Part 6: Protection of attorney and third parties

193.This Part provides protection for those who act under a power which is invalid as long as at the time of acting they did not know that the power was invalid or that, had the EPA been valid, either an event had occurred which would have revoked the power or that the power would have expired. Any transaction between an attorney and another person is valid unless that person is aware of any of those matters.

Part 7: Joint and joint and several attorneys

194.A document which appoints more than one attorney cannot create an EPA unless the attorneys are appointed to act jointly or jointly and severally. Where attorneys are appointed to act jointly and severally, if one of them fails to comply with the necessary requirements for the creation of an EPA, then the document will not create a power in his case. But this will not affect the creation of a power in relation to the other attorneys.

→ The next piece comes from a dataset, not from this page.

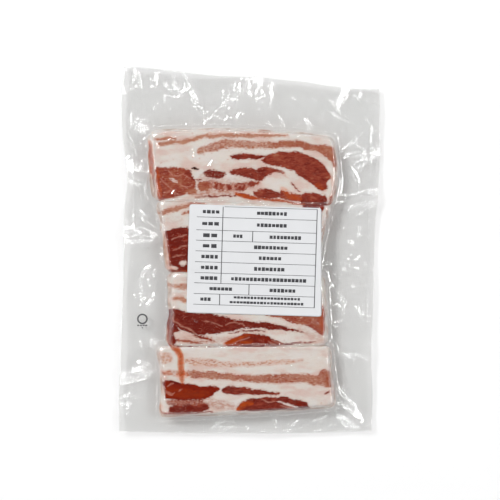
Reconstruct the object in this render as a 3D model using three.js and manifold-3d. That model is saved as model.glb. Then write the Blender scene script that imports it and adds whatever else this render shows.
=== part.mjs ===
// A vacuum pack of four thick pork belly slices with a paper label, lying flat on its back.
// Millimetres. X runs across the pouch, Y along it from the bottom seal to the top seal, Z up.
// The slices lie side by side, skin edge towards the top seal. The film is drawn tight over
// them, and stands out round them as a wide flat margin of two layers that are pressed together.

import * as THREE from "three";
import { mergeVertices } from "three/addons/utils/BufferGeometryUtils.js";
import Module from "manifold-3d";

const wasm = await Module();
wasm.setup();

// ---------------------------------------------------------------- driving dimensions

// The cut edges of the film: readings at equal steps along each edge of a 200 x 280 pouch.
const LEFT_X = [-102.9, -103.3, -101.7, -100.9, -100.1, -99.3, -99.3, -96.5, -100.1, -101.3, -98.9];
const RIGHT_X = [96.4, 97.3, 96.1, 97.0, 98.0, 98.7, 99.4, 101.8, 103.3, 103.2, 102.8];
const TOP_Y = [144.2, 143.0, 140.6, 138.3, 137.1, 136.3, 134.3, 132.3, 129.2, 127.2, 126.8];
const BOTTOM_Y = [-143.4, -144.8, -145.1, -145.0, -143.3];

// The slices from the top down. Corners: top left, top right, bottom right, bottom left.
// The bows are how far each side swells past a straight line: top, right, bottom, left.
const SLICES = [
  { thickness: 15.4, corners: [[-77.2, 91.8], [64.5, 87.3], [63.2, 34.8], [-72.6, 38.5]], bows: [3.6, 4, 0, 0.5] },
  { thickness: 15.8, corners: [[-71.4, 38.5], [64.0, 34.8], [52.5, -19.5], [-62.8, -18.5]], bows: [0, -2.5, 0, -1.2] },
  { thickness: 15.2, corners: [[-61.4, -18.5], [57.0, -19.5], [59.6, -75.5], [-63.0, -76.0]], bows: [0, 0.8, 0, -1.4] },
  { thickness: 14.6, corners: [[-72.4, -76.0], [62.4, -75.5], [66.6, -122.3], [-69.0, -129.8]], bows: [0, -1, 1.5, -2.6] },
];
const EDGE_RADIUS = 2.4; // rounding of a slice's upper edges under the film
const CORNER_BLEND = 5; // how far a slice's corner rounds off, seen from above
const CORNER_EASE = 9; // where the side's lines leave one slice for the next, from its corner
const GAP_BLEND = 3; // how far the film bridges the dip between two slices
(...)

If one or more (but not both or all) of the attorneys applies to register the document, they must notify the other attorney(s) of this.

Schedule 5: Transitional provisions and savings

195.Schedule 5 sets out transitional arrangements arising from the repeal of Part 7 of the Mental Health Act 1983 and repeal of the Enduring Powers of Attorney Act 1985.

196.In particular, Part 1 sets out provisions for enabling receivers appointed under the Mental Health Act 1983 to continue. Paragraph 1(2) provides that after implementation the Act shall apply as if any receiver for the person were, in fact, a deputy appointed in relation to that person, but only with the functions he had as a receiver. Part 2 allows for the continuation of procedural matters (e.g. appeals and other legal proceedings) relating to EPAs which remain in place by the time the Enduring Powers of Attorney Act 1985 is repealed.